# I dont turn hair sticks. Look at this



## Tclem (Jan 3, 2015)

I'm on a roll. Choo choo can't stop me now. @Kevin

Reactions: Like 1 | EyeCandy! 11 | Funny 1 | Way Cool 5


----------



## Mike1950 (Jan 3, 2015)

Very nice turn on that horn!!!

Reactions: Like 1


----------



## Kevin (Jan 3, 2015)

Knocked that one out of the park young feller. Show it put together.


----------



## Tony (Jan 3, 2015)

Mighty fine work! Gorgeous figure!

Reactions: Thank You! 1


----------



## Mike1950 (Jan 3, 2015)

It is beautiful Tony!!!

Reactions: Thank You! 1


----------



## Schroedc (Jan 3, 2015)

Man that thing is pretty but you'd need to keep the cap on it when putting in hair or a person could get a nasty poke.

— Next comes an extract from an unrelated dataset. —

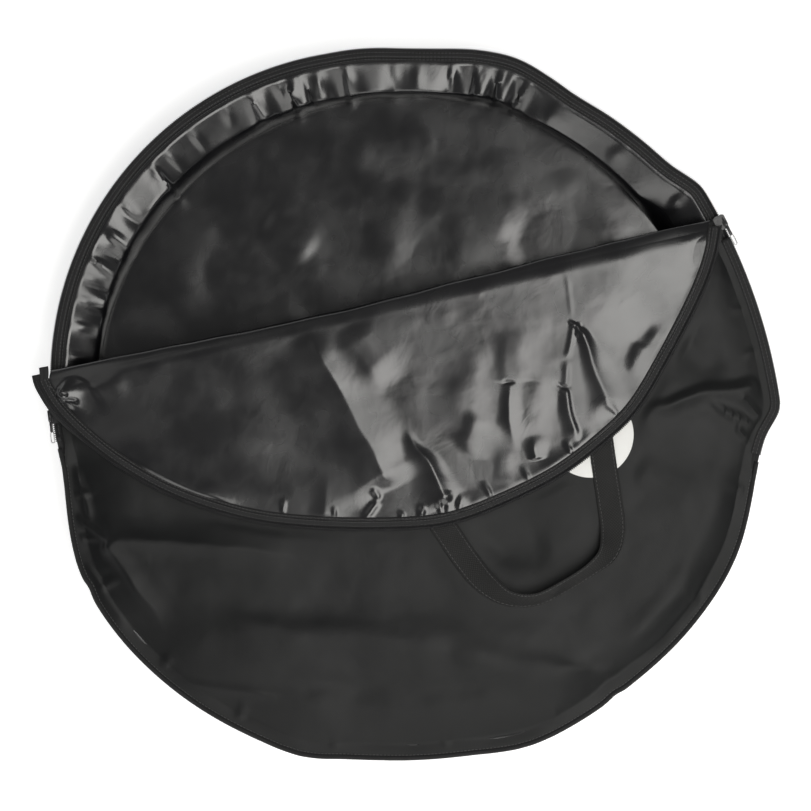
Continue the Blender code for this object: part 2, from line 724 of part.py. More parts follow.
def edge_piping(material, collection):
    """The round piping that closes the seam of the lower half."""
    height = (RIM_HEIGHT + FRONT_SEAM_MIDDLE + PANEL_THICKNESS / 2) / 2
    route = []
    for index in range(PIPING_STEPS + 1):
        angle = PIPING_START + (PIPING_END - PIPING_START) * index / PIPING_STEPS
        route.append(at_height(rim_point(angle, PIPING_RADIUS), height))
    tube("edge_piping", route, PIPING_RADIUS, material, collection)


def badge(material, collection):
    """The plain round badge printed on a disc of thin film."""
    middle = direction(PATCH_ANGLE) * (BAG_RADIUS - PATCH_RIM_DISTANCE)
    bpy.ops.mesh.primitive_cylinder_add(
        vertices=PATCH_SIDES,
        radius=PATCH_RADIUS,
        depth=PATCH_THICKNESS,
        location=at_height(middle, PATCH_LOW + PATCH_THICKNESS / 2),
    )
    made = bpy.context.object
    made.name = made.data.name = "badge_disc"
    for owner in list(made.users_collection):
        owner.objects.unlink(made)
    finish(made, collection, material)


HANDLE_SLANT = FOLD_SLANT + HANDLE_TURN
HANDLE_ALONG = direction(HANDLE_SLANT)
HANDLE_OUT = Vector((HANDLE_ALONG.y, -HANDLE_ALONG.x))
HANDLE_MIDDLE = fold_plan((HANDLE_MIDDLE_ALONG, HANDLE_MIDDLE_DOWN)) + HANDLE_OUT * HANDLE_AXIS_OUT
HANDLE_TURNED = Matrix.Rotation(math.radians(HANDLE_SLANT), 4, "Z")
HANDLE_MATRIX = Matrix.Translation(at_height(HANDLE_MIDDLE, STRAP_TOP)) @ HANDLE_TURNED


def handle_route():
    """The handle's centre line and lean, in the frame of the line that it swings on.

    Nearer to that line than half the strap's width, the strap runs straight to it.
    """
    knots = []
    for index, (along, out, lean) in enumerate(HANDLE_ROUTE_SHARES):
        down = max(out * HANDLE_REACH - HANDLE_AXIS_OUT, 0.0)
        knots.append((float(index), Vector((along * HANDLE_SPAN, -down, lean))))
    steps = (len(knots) - 1) * ROUTE_STEPS
    between = [spline_value(knots, index / ROUTE_STEPS) for index in range(1, steps)]
    clear = [knot for knot in between if -knot.y > STRAP_WIDTH / 2]
    return [knots[0][1], *clear, knots[-1][1]]


def strap_station(centre, across, lean):
    """The four corners of the webbing at one place, resting on the panel on its lower edge."""
    up = Vector((0.0, 0.0, 1.0))
    wide = (across * math.cos(lean) + up * math.sin(lean)) * (STRAP_WIDTH / 2)
    thick = (up * math.cos(lean) - across.normalized() * math.sin(lean)) * (STRAP_THICKNESS / 2)
    rest = abs(wide.z) + abs(thick.z) - STRAP_THICKNESS
    middle = Vector((centre.x, centre.y, rest))
    return [middle + wide + thick, middle - wide + thick, middle - wide - thick, middle + wide - thick]


def handle_loop(material, collection, parent):
    """The webbing loop: flat legs, and its far run turned up on edge."""
    route = handle_route()
    last = len(route) - 1
    mesh = bpy.data.meshes.new("handle_loop")
    shape = bmesh.new()
    rings = []
    for index, knot in enumerate(route):
        before, after = route[max(index - 1, 0)], route[min(index + 1, last)]
        tangent = Vector((after.x - before.x, after.y - before.y, 0.0)).normalized()
        across = Vector((-tangent.y, tangent.x, 0.0))
        centre = Vector((knot.x, knot.y, 0.0))
        if index in (0, last):
            across = Vector((math.copysign(1.0, across.x) / abs(across.x), 0.0, 0.0))
            centre.y -= STRAP_END_GAP
        lean = math.radians(STRAP_TILT * min(max(knot.z, 0.0), 1.0))
        rings.append([shape.verts.new(corner) for corner in strap_station(centre, across, lean)])
    for first, second in zip(rings, rings[1:]):
        for index in range(4):
            after = (index + 1) % 4
            shape.faces.new((first[index], first[after], second[after], second[index]))
    shape.faces.new(rings[0])
    shape.faces.new(list(reversed(rings[-1])))
    bmesh.ops.recalc_face_normals(shape, faces=shape.faces)
    shape.to_mesh(mesh)
    shape.free()
    made = bpy.data.objects.new("handle_loop", mesh)
    finish(made, collection, material, parent)


def handle_ends(material, collection, parent):
    """The sewn ends of the handle under the flap, cut off along the line that it swings on."""
    route = handle_route()
    ends = (("handle_end_left", route[0], route[1]), ("handle_end_right", route[-1], route[-2]))
    into_fold = FOLD_MATRIX.inverted() @ HANDLE_MATRIX
    for name, root, following in ends:
        tangent = Vector((root.x - following.x, root.y - following.y)).normalized()
        half = Vector((STRAP_WIDTH / 2 / abs(tangent.y), 0.0))
        start = Vector((root.x, STRAP_END_GAP))
        reach = tangent * STRAP_END_LENGTH
        outline = [start - half, start + half, start + half + reach, start - half + reach]
        placed = [(into_fold @ point.to_3d()).to_2d() for point in outline]
        low = STRAP_LOW - FOLD_AXIS_HEIGHT
        flat_piece(name, [placed], low, STRAP_THICKNESS, material, collection, parent)


def joined(base, others, cutters):
    """Adds other solids to one, which stay as hidden helpers."""
    for other in others:
        for owner in list(other.users_collection):
            owner.objects.unlink(other)
        cutters.objects.link(other)
        other.hide_render = True
        other.display_type = "WIRE"
        union = base.modifiers.new("join_" + other.name, "BOOLEAN")
        union.operation = "UNION"
        union.solver = "EXACT"
        union.object = other
    return base


def slider_outline(radius, sign):
    """A slider's plate from above, with its tail towards the pull."""
    width = SLIDER_OUTER_REACH + SLIDER_INNER_REACH
    outer, half = radius + SLIDER_OUTER_REACH, SLIDER_LENGTH / 2 * sign
    points = [Vector((outer - width * across, half * along)) for along, across in SLIDER_PLATE_SHARES]
    return points if sign < 0 else list(reversed(points))


def slider(name, centre, radius, angle, sign, materials, collection, cutters):
    """A slider that clips round the edge of the zip, with the bail that holds its pull."""
    place = Matrix.Translation(centre.to_3d()) @ Matrix.Rotation(math.radians(angle), 4, "Z")
    outline = slider_outline(radius, sign)
    top = flat_piece(name, [outline], SLIDER_TOP_LOW, SLIDER_PLATE, None, collection)
    under = name + "_bottom"
    bottom = flat_piece(under, [outline], SLIDER_BOTTOM_LOW, SLIDER_PLATE, None, collection)
    outer, inner = radius + SLIDER_OUTER_REACH, radius + SLIDER_WEB_GAP
    half = SLIDER_WEB_LENGTH / 2
    corners = [Vector(corner) for corner in ((inner, -half), (outer, -half), (outer, half), (inner, half))]
    web_low = SLIDER_BOTTOM_LOW + SLIDER_PLATE / 2
    foot = SLIDER_TOP_LOW + SLIDER_PLATE / 2
    web = flat_piece(name + "_web", [corners], web_low, foot - web_low, None, collection)
    round_radius = BAIL_RADIUS * 2
    bail_route = [Vector((radius + BAIL_OUT, -BAIL_HALF_LENGTH, foot))]
    for side, swing in ((-1.0, 180.0), (1.0, 90.0)):
        for step in range(ARCH_STEPS // 2 + 1):
            turn = direction(swing - 90.0 * step / (ARCH_STEPS // 2)) * round_radius
            across = side * (BAIL_HALF_LENGTH - round_radius) + turn.x
            bail_route.append(Vector((radius + BAIL_OUT, across, BAIL_HEIGHT - round_radius + turn.y)))
    bail_route.append(Vector((radius + BAIL_OUT, BAIL_HALF_LENGTH, foot)))
    bail = tube(name + "_bail", bail_route, BAIL_RADIUS, None, collection)
    solids = [as_mesh(piece, collection) for piece in (top, bottom, web, bail)]
    for solid in solids:
        solid.data.transform(solid.matrix_world)
        solid.matrix_world = place
    body = joined(solids[0], solids[1:], cutters)
    body.data.materials.clear()
    body.data.materials.append(materials["metal"])
    pull_place = Matrix.Translation((radius + BAIL_OUT, 0.0, PULL_HEIGHT)) @ Matrix.Rotation(
        math.radians(90.0 * sign), 4, "Z"
    )
    pull(name.replace("slider", "pull"), pull_place, body, materials["pull"], collection)
    return body


def rounded_slot(start, stop, half_width, steps=4):
    """A slot with round ends between two places along the pull."""
    outline = []
    for middle, first in ((stop - half_width, -90.0), (start + half_width, 90.0)):
        for step in range(steps + 1):
            turn = direction(first + 180.0 * step / steps) * half_width
            outline.append(Vector((middle + turn.x, turn.y)))
    return outline


def pull(name, matrix, parent, material, collection):
    """A flat pull tab: an eye on the slider's bail, a slim neck, and a finger loop."""
    eye_start = PULL_BAR / 2
    eye_stop = eye_start + PULL_EYE_LENGTH
    loop_start = PULL_LENGTH - PULL_LOOP_LENGTH
    half, neck = PULL_WIDTH / 2, PULL_NECK_WIDTH / 2
    shoulder = eye_stop + PULL_BAR
    outline = [Vector((-eye_start, -half)), Vector((shoulder, -half)), Vector((shoulder + half, -neck))]
    outline += [Vector((loop_start, -neck)), Vector((loop_start + half, -half))]
    for step in range(7):
        turn = direction(-90.0 + 30.0 * step) * half
        outline.append(Vector((PULL_LENGTH - half + turn.x, turn.y)))
    outline += [Vector((loop_start + half, half)), Vector((loop_start, neck))]
    outline += [Vector((shoulder + half, neck)), Vector((shoulder, half)), Vector((-eye_start, half))]
    eye_half = PULL_EYE_WIDTH / 2
    eye = [Vector((eye_start, -eye_half)), Vector((eye_stop, -eye_half))]
    eye += [Vector((eye_stop, eye_half)), Vector((eye_start, eye_half))]
    slot = rounded_slot(loop_start + PULL_BAR, PULL_LENGTH - PULL_BAR, half - PULL_BAR)
    made = flat_piece(name, [outline, eye, slot], 0.0, PULL_THICKNESS, material, collection, parent)
    made.matrix_basis = matrix
    return made


def main():
    """Builds the bag."""
    clear_scene()
    parts = new_collection("bike_wheel_bag")
    cutters = new_collection("cutters")
    materials = {
        "shell": new_material("coated_fabric", FABRIC_BLACK, 0.55),
        "lining": new_material("glossy_lining", LINING_BLACK, 0.35),
        "tape": new_material("zip_tape", WEBBING_BLACK, 0.85),
        "coil": new_material("zip_coil", COIL_BLACK, 0.40),
        "binding": new_material("seam_binding", WEBBING_BLACK, 0.80),
        "webbing": new_material("webbing", WEBBING_BLACK, 0.85),
        "metal": new_material("slider_metal", DARK_METAL, 0.40, 0.9),
        "pull": new_material("pull_metal", PALE_METAL, 0.30, 1.0),
        "badge": new_material("badge_print", PRINT_WHITE, 0.45),
    }
    fold = new_empty("fold_axis", parts, FOLD_MATRIX)
    swing = new_empty("handle_axis", parts, FOLD_MATRIX.inverted() @ HANDLE_MATRIX, fold)
    back_panel(materials["shell"], parts)
    front_panel(materials["shell"], parts)
    edge_piping(materials["binding"], parts)
    badge(materials["badge"], parts)
    first = back_zip(materials, parts)
    side_zip(materials, parts, first)
    flap_panel(materials["lining"], parts, fold)
    flap_zip(materials, parts, fold)
    handle_ends(materials["webbing"], parts, fold)
    handle_loop(materials["webbing"], parts, swing)
    slider(
        "slider_left", LEFT_ARC_CENTRE, LEFT_ARC_RADIUS, LEFT_SLIDER_ANGLE, 1.0,
        materials, parts, cutters,
    )
    slider(
        "slider_right", RIGHT_ARC_CENTRE, RIGHT_ARC_RADIUS, RIGHT_SLIDER_ANGLE, -1.0,
        materials, parts, cutters,
    )
    bpy.context.view_layer.update()


main()
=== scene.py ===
"""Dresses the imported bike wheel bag: coated cloth, zips, webbing and metal, lit in a plain studio.

Lengths are metres, angles degrees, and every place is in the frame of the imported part:
+X is the bag's right, +Y its top and +Z up from the surface that it lies on.
"""

import json
import logging
import math
from dataclasses import dataclass
from enum import Enum
from typing import Any, Iterable, Sequence

import bmesh
import bpy
import numpy as np
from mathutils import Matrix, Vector


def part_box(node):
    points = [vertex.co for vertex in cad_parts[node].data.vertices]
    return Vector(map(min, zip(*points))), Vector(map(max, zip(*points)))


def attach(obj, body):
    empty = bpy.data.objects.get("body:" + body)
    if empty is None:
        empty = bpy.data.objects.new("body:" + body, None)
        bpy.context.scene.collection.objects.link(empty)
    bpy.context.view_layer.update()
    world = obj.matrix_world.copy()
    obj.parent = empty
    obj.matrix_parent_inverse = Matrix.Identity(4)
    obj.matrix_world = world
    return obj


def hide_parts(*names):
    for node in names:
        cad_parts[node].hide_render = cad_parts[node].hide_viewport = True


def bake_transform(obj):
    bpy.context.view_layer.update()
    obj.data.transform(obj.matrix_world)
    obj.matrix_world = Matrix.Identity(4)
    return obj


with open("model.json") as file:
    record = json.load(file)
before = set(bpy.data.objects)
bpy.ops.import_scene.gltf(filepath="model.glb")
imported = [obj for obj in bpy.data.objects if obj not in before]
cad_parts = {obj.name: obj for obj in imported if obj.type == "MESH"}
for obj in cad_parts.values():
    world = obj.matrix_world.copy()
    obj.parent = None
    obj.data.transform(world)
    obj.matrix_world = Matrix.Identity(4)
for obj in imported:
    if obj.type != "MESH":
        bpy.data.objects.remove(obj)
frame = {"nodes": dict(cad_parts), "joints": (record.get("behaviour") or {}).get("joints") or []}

LOG = logging.getLogger("bag")
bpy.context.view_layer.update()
MILLIMETRE = 0.001
UP = np.array((0.0, 0.0, 1.0))
WHITE = (1.0, 1.0, 1.0, 1.0)
CLOTH_MAP = "cloth"
FLOOR_NAME = "studio_floor"
BADGE_PLACE = (0.1850, -0.0295)
BADGE_RADIUS = 0.0430
# Pieces that are sewn or stacked lie this far apart, as their solids do.
LAYER_GAP = 0.0003
# An edge at which the faces turn by more than this stays sharp.
SHARP_TURN = 55.0
# Smooth noise comes from a lattice with this many slopes a side, read from a place well inside it.
LATTICE = 64
LATTICE_START = 500.0
SLOPE_GAIN = 1.6
# A fold's crest has this radius, and its line wavers this far, at this grain.
CREST_RADIUS = 0.0012
WAVER = 0.0026
WAVER_GRAIN = 0.035
WAVER_SEEDS = (41, 42)
# How a fold comes up and dies away where nothing else is said, and how a gather does.
FOLD_FADE = 0.25
GATHER_FAN = 0.6
GATHER_FADES = (0.12, 0.65)
# An outline is read at each degree from the points in the window, and kept at each half degree.
READ_STEP = 1.0
READ_WINDOW = 0.75
KEPT_STEP = 0.5
CLOSED_SPAN = 359.0
READ_WEIGHTS = np.array((1.0, 2.0, 3.0, 2.0, 1.0)) / 9.0
FINE_COUNT = 2000
SWEEP_STEP = 0.003
# Stitches are drawn about twice as thick as real thread, so that they show in the picture.
STITCH_LENGTH = 2.6 * MILLIMETRE
STITCH_GAP = 1.1 * MILLIMETRE
THREAD_WIDTH = 0.7 * MILLIMETRE
STITCH_RISE = THREAD_WIDTH * 0.25
# A stitch's stations by share of its length, with its girth at each.
STITCH_SHARES = (0.0, 0.12, 0.5, 0.88, 1.0)
STITCH_GIRTH_SHARES = (0.35, 0.9, 1.0, 0.9, 0.35)
STITCH_SIDES = 6
# A flat band's eased edges, as shares of its height and of its width.
EASE_SHARES = (0.35, 0.2)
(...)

Reactions: Like 1 | Agree 2 | Funny 1


----------



## DKMD (Jan 3, 2015)

Beautiful work!

Wouldn't have guessed writing instruments would be popular in Mississippi? Other than crayons.

Reactions: Agree 2 | Funny 5


----------



## Tclem (Jan 3, 2015)

DKMD said:


> Beautiful work!
> 
> Wouldn't have guessed writing instruments would be popular in Mississippi? Other than crayons.


We use them when we need to help doctors write us a prescription.

Reactions: Funny 8


----------



## NYWoodturner (Jan 3, 2015)

Nice job Tony. Classy looking pen.

Reactions: Thank You! 1


----------



## David Seaba (Jan 3, 2015)

Great looking pen Tony!

Reactions: Thank You! 1


----------



## ironman123 (Jan 3, 2015)

Ditto

Reactions: Thank You! 1


----------



## rdabpenman (Jan 4, 2015)

Great looking piece of timber on that one.
Well done.


Les

Reactions: Thank You! 1


----------



## Treecycle Hardwoods (Jan 4, 2015)

Nice pen what kit is it?


----------



## Tclem (Jan 4, 2015)

Treecycle Hardwoods said:


> Nice pen what kit is it?


Majestic jr

Reactions: Thank You! 1


----------



## ripjack13 (Jan 4, 2015)

Schroedc said:


> Man that thing is pretty but you'd need to keep the cap on it when putting in hair or a person could get a nasty poke.



Isn't that how they keep the gray away?

Reactions: Funny 2


----------